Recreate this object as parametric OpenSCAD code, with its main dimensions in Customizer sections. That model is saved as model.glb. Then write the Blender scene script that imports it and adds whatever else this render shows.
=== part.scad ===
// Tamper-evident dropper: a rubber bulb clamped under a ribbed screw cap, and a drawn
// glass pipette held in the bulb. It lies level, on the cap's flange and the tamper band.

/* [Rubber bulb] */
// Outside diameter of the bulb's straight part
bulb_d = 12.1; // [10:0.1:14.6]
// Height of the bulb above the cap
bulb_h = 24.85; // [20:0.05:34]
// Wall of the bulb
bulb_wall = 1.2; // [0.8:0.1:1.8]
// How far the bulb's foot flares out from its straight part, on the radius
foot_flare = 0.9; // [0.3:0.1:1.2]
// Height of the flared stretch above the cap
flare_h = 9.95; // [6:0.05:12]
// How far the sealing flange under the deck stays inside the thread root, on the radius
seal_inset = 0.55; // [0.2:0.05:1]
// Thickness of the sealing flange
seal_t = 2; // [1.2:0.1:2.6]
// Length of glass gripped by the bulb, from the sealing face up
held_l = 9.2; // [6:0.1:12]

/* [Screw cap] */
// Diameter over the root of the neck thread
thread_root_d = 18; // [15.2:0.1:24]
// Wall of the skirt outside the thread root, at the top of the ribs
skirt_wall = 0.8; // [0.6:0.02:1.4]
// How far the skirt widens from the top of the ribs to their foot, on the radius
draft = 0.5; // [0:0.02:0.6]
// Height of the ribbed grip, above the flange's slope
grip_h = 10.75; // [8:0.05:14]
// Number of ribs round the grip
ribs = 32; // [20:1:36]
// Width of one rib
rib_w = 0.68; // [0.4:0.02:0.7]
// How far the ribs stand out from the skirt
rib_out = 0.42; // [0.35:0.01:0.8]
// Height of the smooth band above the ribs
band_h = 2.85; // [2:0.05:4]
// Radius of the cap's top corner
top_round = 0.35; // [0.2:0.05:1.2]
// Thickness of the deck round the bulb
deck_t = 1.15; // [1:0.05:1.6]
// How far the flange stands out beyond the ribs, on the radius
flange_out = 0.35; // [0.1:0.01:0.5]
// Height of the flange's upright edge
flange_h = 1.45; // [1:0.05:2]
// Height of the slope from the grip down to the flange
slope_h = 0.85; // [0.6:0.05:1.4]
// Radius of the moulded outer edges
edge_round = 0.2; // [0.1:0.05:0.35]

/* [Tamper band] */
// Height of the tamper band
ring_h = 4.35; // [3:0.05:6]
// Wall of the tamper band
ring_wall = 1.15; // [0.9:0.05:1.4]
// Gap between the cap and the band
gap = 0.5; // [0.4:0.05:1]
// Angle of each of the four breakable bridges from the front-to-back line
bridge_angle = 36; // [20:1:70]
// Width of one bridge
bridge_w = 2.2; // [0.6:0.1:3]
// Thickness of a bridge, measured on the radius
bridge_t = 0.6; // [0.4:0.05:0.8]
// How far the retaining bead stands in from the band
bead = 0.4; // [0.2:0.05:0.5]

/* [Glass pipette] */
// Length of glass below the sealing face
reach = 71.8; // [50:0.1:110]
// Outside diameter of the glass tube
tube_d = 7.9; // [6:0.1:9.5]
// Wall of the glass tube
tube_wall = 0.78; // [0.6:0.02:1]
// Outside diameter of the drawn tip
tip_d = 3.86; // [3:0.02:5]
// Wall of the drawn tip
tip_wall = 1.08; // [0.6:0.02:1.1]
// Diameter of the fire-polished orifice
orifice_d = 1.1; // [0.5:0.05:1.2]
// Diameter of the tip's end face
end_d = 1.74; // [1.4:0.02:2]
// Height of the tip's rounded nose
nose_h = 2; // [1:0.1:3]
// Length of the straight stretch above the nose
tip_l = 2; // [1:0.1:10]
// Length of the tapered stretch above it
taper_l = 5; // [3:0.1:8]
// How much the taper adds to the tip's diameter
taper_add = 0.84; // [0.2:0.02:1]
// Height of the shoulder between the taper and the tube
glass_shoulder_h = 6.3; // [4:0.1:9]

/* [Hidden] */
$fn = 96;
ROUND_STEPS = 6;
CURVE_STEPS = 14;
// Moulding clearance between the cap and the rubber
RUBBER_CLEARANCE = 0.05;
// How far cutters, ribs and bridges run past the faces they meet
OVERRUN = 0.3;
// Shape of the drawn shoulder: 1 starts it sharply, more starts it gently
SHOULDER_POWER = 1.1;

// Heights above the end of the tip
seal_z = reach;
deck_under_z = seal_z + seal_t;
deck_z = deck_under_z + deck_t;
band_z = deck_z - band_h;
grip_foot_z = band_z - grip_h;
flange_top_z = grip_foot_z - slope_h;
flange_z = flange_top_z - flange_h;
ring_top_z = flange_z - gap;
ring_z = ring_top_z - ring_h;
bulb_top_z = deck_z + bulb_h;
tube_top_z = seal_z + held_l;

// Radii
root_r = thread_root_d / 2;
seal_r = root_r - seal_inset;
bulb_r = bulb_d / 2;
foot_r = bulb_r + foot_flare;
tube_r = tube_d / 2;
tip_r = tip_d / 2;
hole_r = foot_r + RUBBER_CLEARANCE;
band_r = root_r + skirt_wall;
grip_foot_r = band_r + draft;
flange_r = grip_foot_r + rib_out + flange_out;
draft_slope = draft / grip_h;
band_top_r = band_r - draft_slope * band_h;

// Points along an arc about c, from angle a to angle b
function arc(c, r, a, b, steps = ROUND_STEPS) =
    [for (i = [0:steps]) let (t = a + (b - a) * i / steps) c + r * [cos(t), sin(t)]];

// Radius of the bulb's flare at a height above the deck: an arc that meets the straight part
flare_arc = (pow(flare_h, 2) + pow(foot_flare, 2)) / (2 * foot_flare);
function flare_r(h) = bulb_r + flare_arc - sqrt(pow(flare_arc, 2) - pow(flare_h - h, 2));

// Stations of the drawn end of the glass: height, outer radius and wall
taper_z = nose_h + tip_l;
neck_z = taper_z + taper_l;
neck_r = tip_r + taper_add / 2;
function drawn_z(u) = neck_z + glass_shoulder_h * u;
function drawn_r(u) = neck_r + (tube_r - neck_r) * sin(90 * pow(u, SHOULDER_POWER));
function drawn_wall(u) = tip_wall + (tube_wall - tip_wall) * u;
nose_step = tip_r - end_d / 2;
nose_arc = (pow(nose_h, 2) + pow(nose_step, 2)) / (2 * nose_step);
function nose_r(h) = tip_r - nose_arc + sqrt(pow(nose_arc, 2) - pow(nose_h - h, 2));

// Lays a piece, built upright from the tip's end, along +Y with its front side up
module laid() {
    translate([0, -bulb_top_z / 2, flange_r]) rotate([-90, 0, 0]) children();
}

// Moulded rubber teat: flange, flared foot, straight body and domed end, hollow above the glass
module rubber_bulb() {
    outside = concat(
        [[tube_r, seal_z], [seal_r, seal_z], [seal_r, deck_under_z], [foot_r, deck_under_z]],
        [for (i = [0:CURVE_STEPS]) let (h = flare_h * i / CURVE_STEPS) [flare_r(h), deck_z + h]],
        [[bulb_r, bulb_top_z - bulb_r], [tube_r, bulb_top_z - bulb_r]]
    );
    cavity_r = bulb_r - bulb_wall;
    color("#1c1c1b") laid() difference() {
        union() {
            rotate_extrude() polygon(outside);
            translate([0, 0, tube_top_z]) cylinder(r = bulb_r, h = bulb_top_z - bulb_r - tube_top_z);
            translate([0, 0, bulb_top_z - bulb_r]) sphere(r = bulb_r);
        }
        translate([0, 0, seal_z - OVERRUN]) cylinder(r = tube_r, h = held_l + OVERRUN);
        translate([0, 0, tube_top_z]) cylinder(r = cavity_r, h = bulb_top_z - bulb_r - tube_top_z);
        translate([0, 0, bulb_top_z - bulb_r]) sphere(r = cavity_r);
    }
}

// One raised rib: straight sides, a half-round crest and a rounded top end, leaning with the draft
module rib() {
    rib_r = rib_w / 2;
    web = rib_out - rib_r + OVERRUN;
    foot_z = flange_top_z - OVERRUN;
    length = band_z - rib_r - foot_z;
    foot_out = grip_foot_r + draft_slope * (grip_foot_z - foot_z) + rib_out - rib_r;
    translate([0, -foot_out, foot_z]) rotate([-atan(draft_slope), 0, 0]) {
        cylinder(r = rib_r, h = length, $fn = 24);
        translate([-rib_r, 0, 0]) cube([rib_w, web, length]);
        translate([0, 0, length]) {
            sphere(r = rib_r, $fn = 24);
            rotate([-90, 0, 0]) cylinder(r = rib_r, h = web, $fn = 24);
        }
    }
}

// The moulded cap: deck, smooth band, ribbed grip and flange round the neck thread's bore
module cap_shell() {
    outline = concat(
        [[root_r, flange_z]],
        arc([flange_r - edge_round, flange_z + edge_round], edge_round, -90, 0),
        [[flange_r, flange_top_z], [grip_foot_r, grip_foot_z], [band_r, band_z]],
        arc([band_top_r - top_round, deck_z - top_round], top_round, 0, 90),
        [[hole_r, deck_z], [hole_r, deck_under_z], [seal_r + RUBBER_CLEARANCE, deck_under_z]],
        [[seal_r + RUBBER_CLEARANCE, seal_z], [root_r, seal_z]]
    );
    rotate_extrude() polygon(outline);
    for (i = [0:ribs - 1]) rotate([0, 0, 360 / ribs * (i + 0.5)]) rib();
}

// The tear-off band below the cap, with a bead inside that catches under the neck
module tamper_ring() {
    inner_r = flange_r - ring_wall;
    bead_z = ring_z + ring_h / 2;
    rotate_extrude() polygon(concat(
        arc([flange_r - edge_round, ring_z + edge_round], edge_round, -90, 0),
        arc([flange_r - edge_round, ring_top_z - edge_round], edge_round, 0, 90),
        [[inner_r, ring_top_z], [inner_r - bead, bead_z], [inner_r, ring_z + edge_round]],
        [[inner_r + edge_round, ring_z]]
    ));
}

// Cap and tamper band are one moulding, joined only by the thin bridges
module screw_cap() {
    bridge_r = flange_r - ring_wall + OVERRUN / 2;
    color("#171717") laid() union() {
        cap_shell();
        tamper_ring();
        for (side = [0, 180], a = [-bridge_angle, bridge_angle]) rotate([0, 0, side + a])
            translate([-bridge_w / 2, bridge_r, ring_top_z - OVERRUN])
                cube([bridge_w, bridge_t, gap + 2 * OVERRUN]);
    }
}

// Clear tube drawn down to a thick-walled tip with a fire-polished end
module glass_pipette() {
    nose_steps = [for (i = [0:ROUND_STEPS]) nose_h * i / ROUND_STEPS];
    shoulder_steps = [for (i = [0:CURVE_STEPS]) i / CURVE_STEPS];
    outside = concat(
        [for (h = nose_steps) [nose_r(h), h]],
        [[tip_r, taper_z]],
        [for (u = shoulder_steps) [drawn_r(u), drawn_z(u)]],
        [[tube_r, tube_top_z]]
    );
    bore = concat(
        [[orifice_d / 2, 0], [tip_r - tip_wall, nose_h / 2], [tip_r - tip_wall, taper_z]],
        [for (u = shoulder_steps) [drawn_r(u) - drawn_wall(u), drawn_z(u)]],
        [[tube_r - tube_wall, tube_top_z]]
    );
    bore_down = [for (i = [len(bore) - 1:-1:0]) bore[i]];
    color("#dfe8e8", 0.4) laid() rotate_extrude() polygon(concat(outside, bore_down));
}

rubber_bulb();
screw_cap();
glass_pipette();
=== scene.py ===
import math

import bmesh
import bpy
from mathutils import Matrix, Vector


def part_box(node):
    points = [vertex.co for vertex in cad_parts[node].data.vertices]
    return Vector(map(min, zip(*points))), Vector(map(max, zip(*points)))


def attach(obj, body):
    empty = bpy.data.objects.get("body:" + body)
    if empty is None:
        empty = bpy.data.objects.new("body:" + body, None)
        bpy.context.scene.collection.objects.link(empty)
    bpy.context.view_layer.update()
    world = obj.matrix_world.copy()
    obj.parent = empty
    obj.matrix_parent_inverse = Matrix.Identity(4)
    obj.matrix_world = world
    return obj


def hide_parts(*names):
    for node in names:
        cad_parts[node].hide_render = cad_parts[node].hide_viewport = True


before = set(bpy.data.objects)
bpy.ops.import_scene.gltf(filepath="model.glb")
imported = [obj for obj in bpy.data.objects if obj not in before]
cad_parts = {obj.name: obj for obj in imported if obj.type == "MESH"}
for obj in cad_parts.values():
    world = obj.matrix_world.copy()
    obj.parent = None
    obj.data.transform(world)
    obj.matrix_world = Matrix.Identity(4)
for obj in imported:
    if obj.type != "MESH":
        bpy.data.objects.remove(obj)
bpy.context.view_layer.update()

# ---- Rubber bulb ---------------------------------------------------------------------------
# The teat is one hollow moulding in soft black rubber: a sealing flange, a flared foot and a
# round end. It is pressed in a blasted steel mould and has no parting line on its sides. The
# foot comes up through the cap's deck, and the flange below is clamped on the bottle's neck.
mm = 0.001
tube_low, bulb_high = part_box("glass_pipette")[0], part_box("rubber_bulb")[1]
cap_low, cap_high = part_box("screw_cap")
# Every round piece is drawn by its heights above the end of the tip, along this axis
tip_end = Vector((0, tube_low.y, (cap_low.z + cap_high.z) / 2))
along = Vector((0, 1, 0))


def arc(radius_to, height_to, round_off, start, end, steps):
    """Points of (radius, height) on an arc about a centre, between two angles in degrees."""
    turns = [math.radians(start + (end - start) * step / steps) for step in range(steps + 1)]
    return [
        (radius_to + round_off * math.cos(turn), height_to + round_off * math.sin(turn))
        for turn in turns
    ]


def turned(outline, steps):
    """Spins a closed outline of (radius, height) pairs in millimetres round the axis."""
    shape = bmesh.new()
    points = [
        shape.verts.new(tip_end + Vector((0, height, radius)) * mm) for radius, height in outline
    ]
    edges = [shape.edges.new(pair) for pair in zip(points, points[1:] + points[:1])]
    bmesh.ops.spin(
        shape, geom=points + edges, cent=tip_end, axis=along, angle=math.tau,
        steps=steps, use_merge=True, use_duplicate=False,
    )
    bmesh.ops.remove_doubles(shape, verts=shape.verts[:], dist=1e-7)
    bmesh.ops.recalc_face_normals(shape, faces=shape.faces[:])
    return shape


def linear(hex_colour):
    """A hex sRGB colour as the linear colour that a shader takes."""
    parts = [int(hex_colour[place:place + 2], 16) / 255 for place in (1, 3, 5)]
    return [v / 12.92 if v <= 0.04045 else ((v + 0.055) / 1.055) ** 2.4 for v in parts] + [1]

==

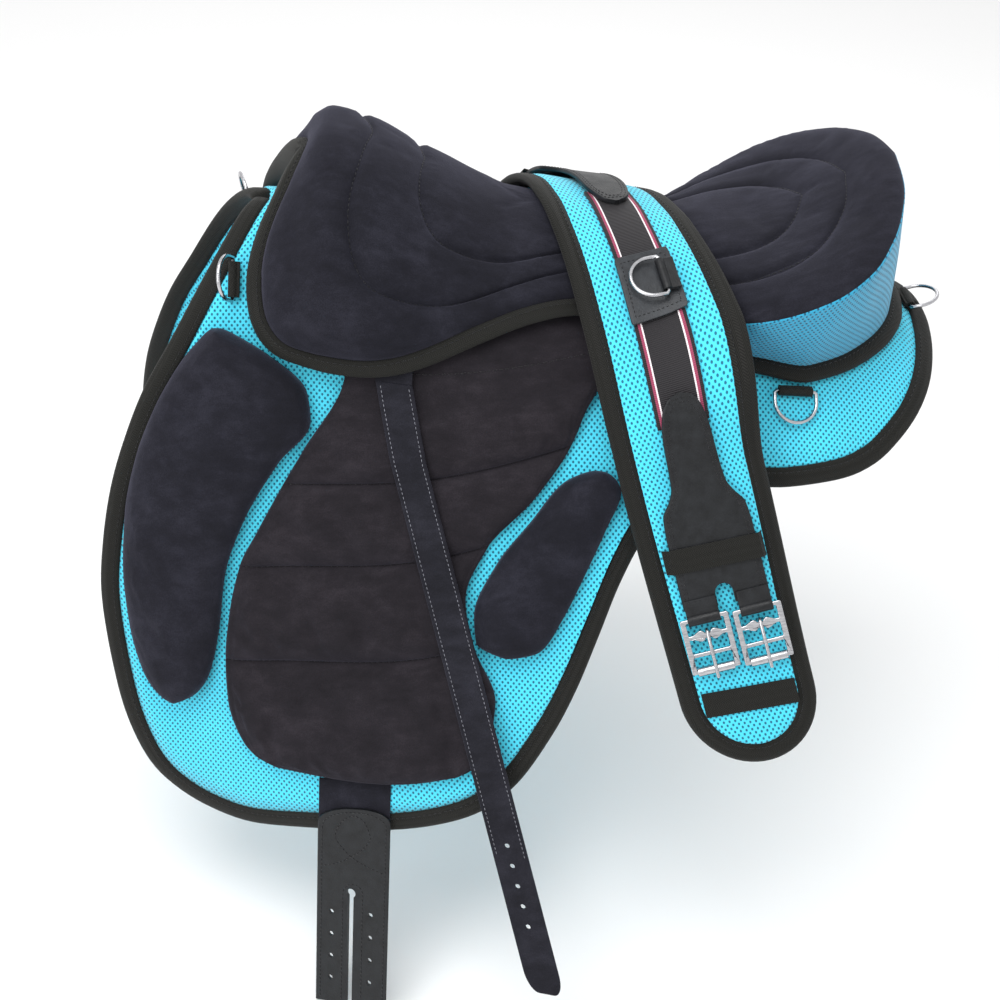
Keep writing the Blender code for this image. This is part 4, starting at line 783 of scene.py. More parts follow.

---

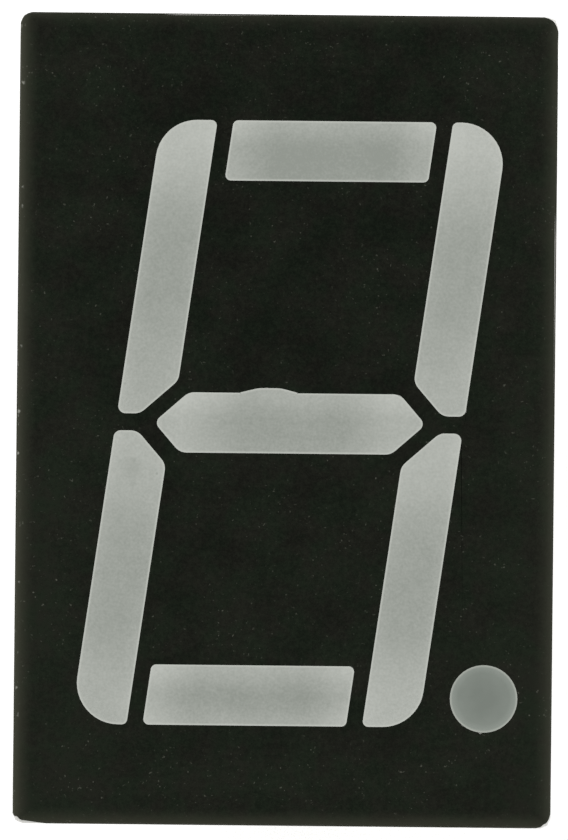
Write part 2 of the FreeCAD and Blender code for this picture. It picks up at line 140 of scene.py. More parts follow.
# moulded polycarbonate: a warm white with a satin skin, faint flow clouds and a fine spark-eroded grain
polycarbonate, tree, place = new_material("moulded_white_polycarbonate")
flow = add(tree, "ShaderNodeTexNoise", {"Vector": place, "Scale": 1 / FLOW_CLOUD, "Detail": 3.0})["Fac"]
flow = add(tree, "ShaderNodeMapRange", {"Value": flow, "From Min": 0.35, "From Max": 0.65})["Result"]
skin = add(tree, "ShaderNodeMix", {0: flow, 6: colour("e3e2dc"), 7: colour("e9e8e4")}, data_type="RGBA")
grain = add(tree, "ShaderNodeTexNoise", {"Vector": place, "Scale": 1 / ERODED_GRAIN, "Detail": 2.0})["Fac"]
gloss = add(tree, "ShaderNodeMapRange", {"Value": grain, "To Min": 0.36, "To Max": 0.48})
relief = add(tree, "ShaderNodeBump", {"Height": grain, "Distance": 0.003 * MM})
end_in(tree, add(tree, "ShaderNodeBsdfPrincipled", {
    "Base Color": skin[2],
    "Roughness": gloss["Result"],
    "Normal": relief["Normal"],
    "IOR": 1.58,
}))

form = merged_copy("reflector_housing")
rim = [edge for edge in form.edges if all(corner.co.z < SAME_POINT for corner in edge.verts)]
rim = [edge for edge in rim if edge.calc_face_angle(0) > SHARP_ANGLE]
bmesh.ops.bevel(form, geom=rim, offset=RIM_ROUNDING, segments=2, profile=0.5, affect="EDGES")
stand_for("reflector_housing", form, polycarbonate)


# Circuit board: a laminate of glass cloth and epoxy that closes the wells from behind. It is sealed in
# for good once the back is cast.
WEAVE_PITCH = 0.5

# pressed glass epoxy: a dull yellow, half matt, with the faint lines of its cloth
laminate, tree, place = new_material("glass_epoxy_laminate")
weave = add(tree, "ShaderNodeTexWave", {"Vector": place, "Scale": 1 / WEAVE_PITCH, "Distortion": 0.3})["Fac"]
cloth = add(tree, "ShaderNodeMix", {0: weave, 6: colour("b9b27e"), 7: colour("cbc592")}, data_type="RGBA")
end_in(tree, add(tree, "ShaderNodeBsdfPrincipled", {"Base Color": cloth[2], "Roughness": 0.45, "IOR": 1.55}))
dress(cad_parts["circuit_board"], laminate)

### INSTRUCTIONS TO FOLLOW
Start with the line that holds "Recreate this object" and finish with the line that holds "held_l = 9.2; // [6:0.1:12]". Transcribe each line in between exactly, and those two as well.

### EXPECTED ANSWER
Recreate this object as parametric OpenSCAD code, with its main dimensions in Customizer sections. That model is saved as model.glb. Then write the Blender scene script that imports it and adds whatever else this render shows.
=== part.scad ===
// Tamper-evident dropper: a rubber bulb clamped under a ribbed screw cap, and a drawn
// glass pipette held in the bulb. It lies level, on the cap's flange and the tamper band.

/* [Rubber bulb] */
// Outside diameter of the bulb's straight part
bulb_d = 12.1; // [10:0.1:14.6]
// Height of the bulb above the cap
bulb_h = 24.85; // [20:0.05:34]
// Wall of the bulb
bulb_wall = 1.2; // [0.8:0.1:1.8]
// How far the bulb's foot flares out from its straight part, on the radius
foot_flare = 0.9; // [0.3:0.1:1.2]
// Height of the flared stretch above the cap
flare_h = 9.95; // [6:0.05:12]
// How far the sealing flange under the deck stays inside the thread root, on the radius
seal_inset = 0.55; // [0.2:0.05:1]
// Thickness of the sealing flange
seal_t = 2; // [1.2:0.1:2.6]
// Length of glass gripped by the bulb, from the sealing face up
held_l = 9.2; // [6:0.1:12]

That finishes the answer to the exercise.